* _TASK_
Using the records that appear below, write out exactly the lines from the one with "Model this object" through the one with "of separate pieces.", keeping both end lines.

* _DATASET_
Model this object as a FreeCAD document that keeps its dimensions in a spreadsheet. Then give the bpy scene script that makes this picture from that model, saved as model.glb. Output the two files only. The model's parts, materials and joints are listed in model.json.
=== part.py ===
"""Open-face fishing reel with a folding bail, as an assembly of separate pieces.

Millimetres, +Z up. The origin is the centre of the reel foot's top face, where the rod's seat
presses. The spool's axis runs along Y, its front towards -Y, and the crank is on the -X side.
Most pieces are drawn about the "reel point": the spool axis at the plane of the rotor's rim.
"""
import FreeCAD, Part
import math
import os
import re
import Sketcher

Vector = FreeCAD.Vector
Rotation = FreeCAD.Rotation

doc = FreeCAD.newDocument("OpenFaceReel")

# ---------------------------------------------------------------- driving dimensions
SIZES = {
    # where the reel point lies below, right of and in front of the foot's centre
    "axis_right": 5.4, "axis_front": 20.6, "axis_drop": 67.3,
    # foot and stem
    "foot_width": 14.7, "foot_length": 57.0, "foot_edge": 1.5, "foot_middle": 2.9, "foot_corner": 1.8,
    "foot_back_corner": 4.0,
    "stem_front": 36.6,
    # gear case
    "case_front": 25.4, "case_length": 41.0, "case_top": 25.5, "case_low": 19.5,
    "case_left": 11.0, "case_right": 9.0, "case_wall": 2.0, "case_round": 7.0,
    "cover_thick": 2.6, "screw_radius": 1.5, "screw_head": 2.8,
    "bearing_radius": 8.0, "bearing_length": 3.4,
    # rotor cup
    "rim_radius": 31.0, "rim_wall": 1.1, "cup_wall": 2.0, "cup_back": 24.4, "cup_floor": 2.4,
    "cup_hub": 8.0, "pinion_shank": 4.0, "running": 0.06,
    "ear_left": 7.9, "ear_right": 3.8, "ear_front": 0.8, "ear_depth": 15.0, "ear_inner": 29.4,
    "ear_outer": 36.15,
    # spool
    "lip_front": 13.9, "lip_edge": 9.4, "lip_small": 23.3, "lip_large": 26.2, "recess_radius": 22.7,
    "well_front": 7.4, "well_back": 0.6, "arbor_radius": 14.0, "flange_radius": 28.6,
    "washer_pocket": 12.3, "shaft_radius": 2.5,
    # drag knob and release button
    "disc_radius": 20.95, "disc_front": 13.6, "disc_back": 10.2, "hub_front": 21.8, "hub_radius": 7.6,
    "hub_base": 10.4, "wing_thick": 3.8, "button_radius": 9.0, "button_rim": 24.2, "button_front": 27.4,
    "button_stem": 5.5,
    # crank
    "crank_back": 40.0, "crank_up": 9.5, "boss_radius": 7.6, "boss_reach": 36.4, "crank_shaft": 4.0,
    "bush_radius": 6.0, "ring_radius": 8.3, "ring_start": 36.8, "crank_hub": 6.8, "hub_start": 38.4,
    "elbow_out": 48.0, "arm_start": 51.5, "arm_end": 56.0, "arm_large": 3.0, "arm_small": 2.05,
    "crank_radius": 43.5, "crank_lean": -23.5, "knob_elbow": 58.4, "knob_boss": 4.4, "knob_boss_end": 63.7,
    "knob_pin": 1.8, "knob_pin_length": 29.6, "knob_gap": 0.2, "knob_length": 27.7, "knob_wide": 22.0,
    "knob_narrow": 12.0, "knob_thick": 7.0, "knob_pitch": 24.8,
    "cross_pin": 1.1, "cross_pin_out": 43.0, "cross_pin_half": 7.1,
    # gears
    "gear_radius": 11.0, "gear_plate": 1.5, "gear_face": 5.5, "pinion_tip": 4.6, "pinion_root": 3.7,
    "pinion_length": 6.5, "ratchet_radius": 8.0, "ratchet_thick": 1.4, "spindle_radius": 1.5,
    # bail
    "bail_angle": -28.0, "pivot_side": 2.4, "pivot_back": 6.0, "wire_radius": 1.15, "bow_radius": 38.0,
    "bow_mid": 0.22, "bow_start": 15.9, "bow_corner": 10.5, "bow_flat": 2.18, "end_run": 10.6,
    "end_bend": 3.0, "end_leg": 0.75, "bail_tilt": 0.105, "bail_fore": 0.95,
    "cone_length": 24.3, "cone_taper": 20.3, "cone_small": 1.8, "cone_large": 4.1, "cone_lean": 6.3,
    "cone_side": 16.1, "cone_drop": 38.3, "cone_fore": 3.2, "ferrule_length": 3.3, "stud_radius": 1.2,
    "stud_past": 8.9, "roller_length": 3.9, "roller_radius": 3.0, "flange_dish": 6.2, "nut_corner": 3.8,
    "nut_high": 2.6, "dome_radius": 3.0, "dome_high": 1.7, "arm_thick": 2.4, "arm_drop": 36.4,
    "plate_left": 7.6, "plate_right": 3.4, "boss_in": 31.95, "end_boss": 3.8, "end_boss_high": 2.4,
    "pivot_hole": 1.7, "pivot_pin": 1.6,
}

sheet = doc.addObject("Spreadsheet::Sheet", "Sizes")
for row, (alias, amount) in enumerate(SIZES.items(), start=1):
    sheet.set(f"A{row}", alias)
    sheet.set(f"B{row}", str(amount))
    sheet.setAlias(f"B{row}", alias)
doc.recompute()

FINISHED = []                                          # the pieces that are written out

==

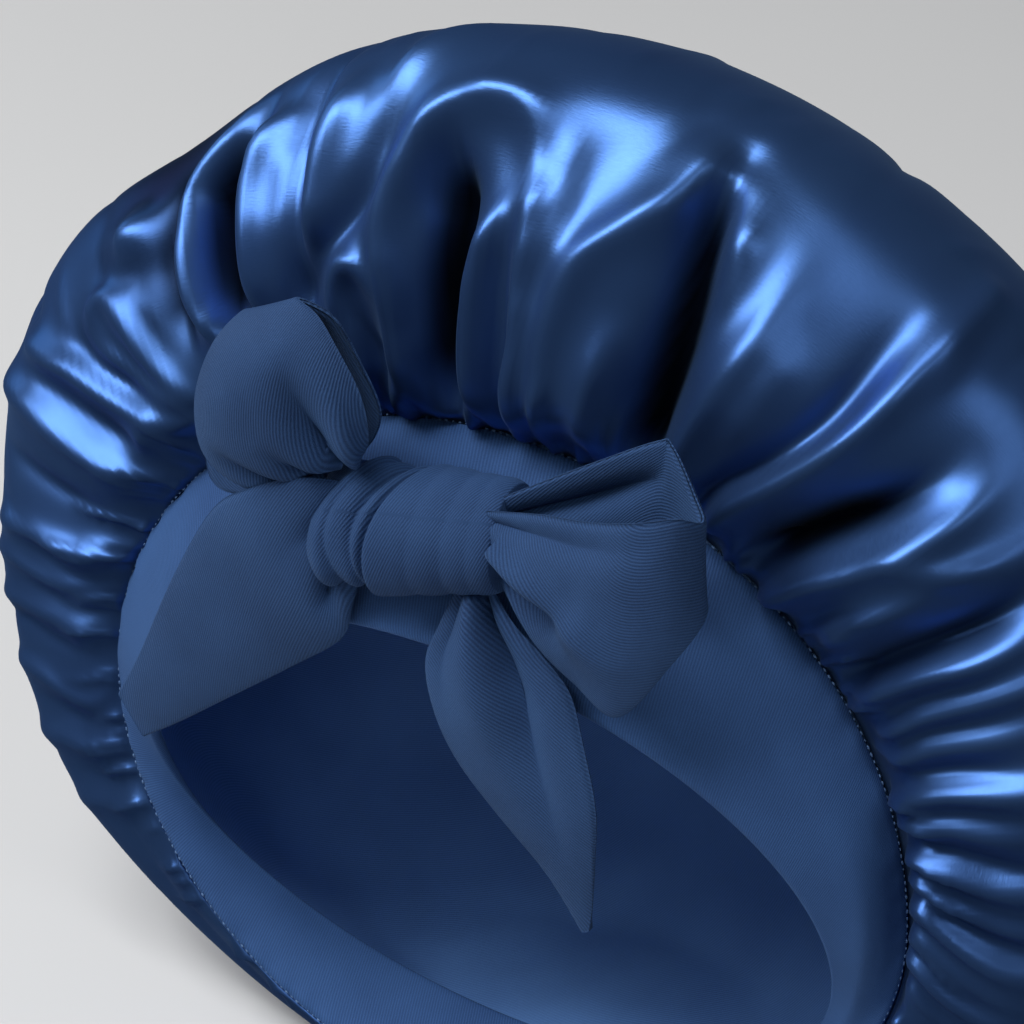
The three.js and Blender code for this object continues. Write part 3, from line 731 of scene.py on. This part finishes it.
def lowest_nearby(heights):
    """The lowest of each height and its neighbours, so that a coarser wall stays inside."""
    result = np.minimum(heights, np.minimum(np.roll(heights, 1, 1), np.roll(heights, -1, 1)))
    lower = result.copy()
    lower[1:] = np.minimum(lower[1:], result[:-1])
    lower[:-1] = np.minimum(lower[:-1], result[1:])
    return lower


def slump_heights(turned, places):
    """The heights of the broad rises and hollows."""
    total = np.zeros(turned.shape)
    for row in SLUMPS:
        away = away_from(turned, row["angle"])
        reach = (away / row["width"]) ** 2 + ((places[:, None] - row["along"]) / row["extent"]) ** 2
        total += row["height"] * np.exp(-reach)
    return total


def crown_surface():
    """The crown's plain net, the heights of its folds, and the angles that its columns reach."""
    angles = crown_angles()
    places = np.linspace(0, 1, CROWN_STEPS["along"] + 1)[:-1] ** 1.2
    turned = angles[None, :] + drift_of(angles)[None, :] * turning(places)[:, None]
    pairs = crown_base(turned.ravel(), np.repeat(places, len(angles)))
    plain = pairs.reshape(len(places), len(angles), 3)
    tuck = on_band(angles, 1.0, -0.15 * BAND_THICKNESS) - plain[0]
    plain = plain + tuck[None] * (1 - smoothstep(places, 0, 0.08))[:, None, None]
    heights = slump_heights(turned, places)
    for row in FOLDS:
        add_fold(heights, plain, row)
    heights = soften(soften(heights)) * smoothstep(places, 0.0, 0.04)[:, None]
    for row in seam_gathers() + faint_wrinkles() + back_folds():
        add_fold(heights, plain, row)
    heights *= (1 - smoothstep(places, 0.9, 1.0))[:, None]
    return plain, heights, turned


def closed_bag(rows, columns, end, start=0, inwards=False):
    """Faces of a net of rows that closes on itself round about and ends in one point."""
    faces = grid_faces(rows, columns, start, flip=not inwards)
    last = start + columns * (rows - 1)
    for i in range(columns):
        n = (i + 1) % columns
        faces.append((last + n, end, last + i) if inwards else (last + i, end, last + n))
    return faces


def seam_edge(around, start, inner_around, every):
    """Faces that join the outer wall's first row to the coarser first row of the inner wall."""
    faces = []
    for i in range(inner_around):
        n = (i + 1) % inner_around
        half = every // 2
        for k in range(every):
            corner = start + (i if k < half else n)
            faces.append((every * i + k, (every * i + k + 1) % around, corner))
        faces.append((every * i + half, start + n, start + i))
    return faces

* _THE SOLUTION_
Model this object as a FreeCAD document that keeps its dimensions in a spreadsheet. Then give the bpy scene script that makes this picture from that model, saved as model.glb. Output the two files only. The model's parts, materials and joints are listed in model.json.
=== part.py ===
"""Open-face fishing reel with a folding bail, as an assembly of separate pieces.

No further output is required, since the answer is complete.